What is directional stability?
Directional stability is the tendency for an aircraft to regain its direction (heading) after the aircraft has been directionally disturbed (e.g., an induced yaw) from its straight path. This is achieved naturally because the fin (vertical tailplane) becomes presented to the airflow at a greater angle of incidence, which generates a restoring aerodynamic force.
What is spiral stability and instability?
Spiral stability (or a spirally stable aircraft) is defined as the tendency of an aircraft in a properly coordinated banked turn to return to a laterally level flight attitude on release of the ailerons. Spirally stable aircraft have dominant lateral surfaces (e.g., wings). Spiral instability or a spirally unstable aircraft will see a banked turn increase fairly quickly, followed by the nose falling into the turn, leading to the aircraft entering into a spiral dive when the ailerons are released in a coordinated turn. Spirally unstable aircraft have dominant (too large) vertical surfaces (e.g., tailplane). What happens is that as the aircraft starts to slip into the turn on release of the ailerons and before the rolling moment due to the sideslip can take effect, the rather dominant fin jumps into play. This is so because the fin/tailplane area (outside) becomes exposed to the relative airflow, which exerts two forces on the aircraft:
1. Around the vertical axis, which straightens the aircraft directionally
2. Around the longitudinal axis, which increases the bank
This accelerates the outer (upper) wing and causes the bank to be increased further. The increased bank causes another slip, which the fin again straightens. This sequence repeats, and the turn is thus made steeper. Once the bank angle exceeds a given type-specific amount (say, 30°), the nose falls into the turn, the speed increases as the roll increases, and the aircraft enters into a spiral dive.

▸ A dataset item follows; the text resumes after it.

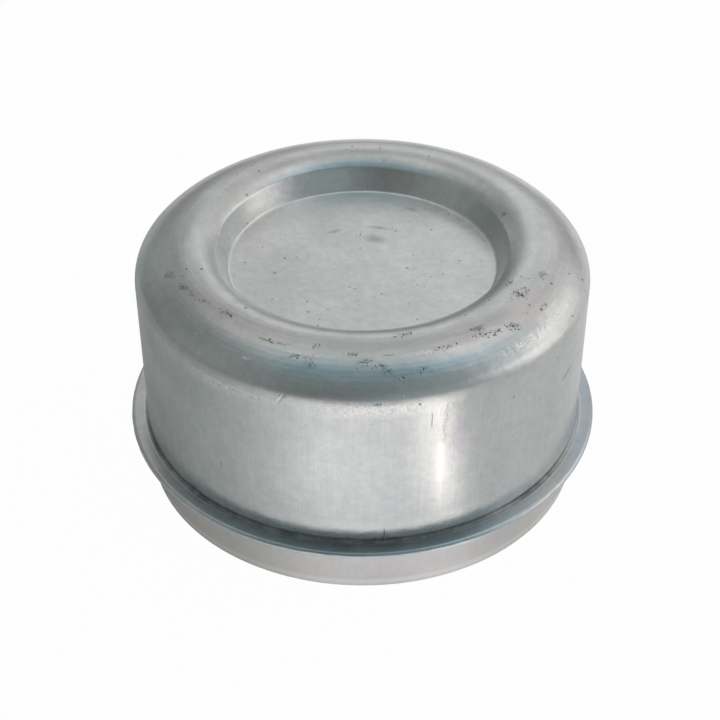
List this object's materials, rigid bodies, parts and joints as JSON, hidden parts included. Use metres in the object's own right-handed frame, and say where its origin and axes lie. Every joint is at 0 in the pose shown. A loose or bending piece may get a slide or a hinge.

What is lateral stability?
Lateral stability is the tendency for an aircraft to return to a laterally level position around the longitudinal axis on release of the ailerons in a sideslip. There are two principal features that make an aircraft naturally laterally stable, namely,
1. Wing dihedral. The airflow due to a sideslip causes an increase in the angle of attack (lift) on the lower (leading) wing and a decrease in angle of attack on the raised wing because of the dihedral angle. The lower wing thus produces an increase in lift because of the increased angle of attack, and the raised wing produces less lift. The difference in lift causes a rolling moment that tends to restore the wing to its laterally level position.
2. Side loads produced on the keel surface. When the aircraft is sideslipping, a side load will be produced on the keel surface, particularly the fin. This side load will produce a moment to roll the aircraft laterally level, which in general terms is stabilizing. The magnitude of this effect depends on the size of the fin, but regardless, its effect is small compared with other laterally stabilizing effects.
What is longitudinal stability?
Longitudinal stability is an aircraft’s natural ability to return to a stable pitch position around its lateral axis after a disturbance. When an aircraft is in equilibrium, the tailplane in general will be producing an up or down load to balance the moments about the center of gravity. (It is assumed that throughout the elevator remains in its original position during any disturbance in pitch.) If the aircraft is disturbed in pitch (say, nose-up), there will be a temporary increase in the angle of attack. The increase in tailplane angle of attack produces an increase in tailplane lift, which will cause a nose-down pitching moment. (The tailplane is thus able to produce a stabilizing moment due to a displacement in pitch as long as the center of gravity remains within its limits.) The wings also experience this increase in angle of attack, resulting in the wings producing an increase in lift. The moment and the direction of the moment produced by this lift will depend on the relative positions of the center of pressure and the center of gravity.
Stability at high altitudes
Longitudinal, lateral, directional, and oscillatory stability in general are reduced at high altitudes, in terms of dynamic stability, mainly because aerodynamic damping decreases with altitude. The aircraft will feel and is less stable except for spiral stability, which improves with altitude, whereas oscillatory stability deteriorates very rapidly with altitude. This is so because for a constant indicated airspeed (IAS), the fin suffers a smaller angle of incidence and therefore has a smaller restoring force the higher the altitude. Therefore, the fin is less dominant, which is detrimental to oscillatory stability but as a consequence means that the aircraft’s lateral surfaces (wings) become more dominant. This improves the aircraft’s spiral stability qualities (spiral stability always opposes oscillatory stability, and vice versa).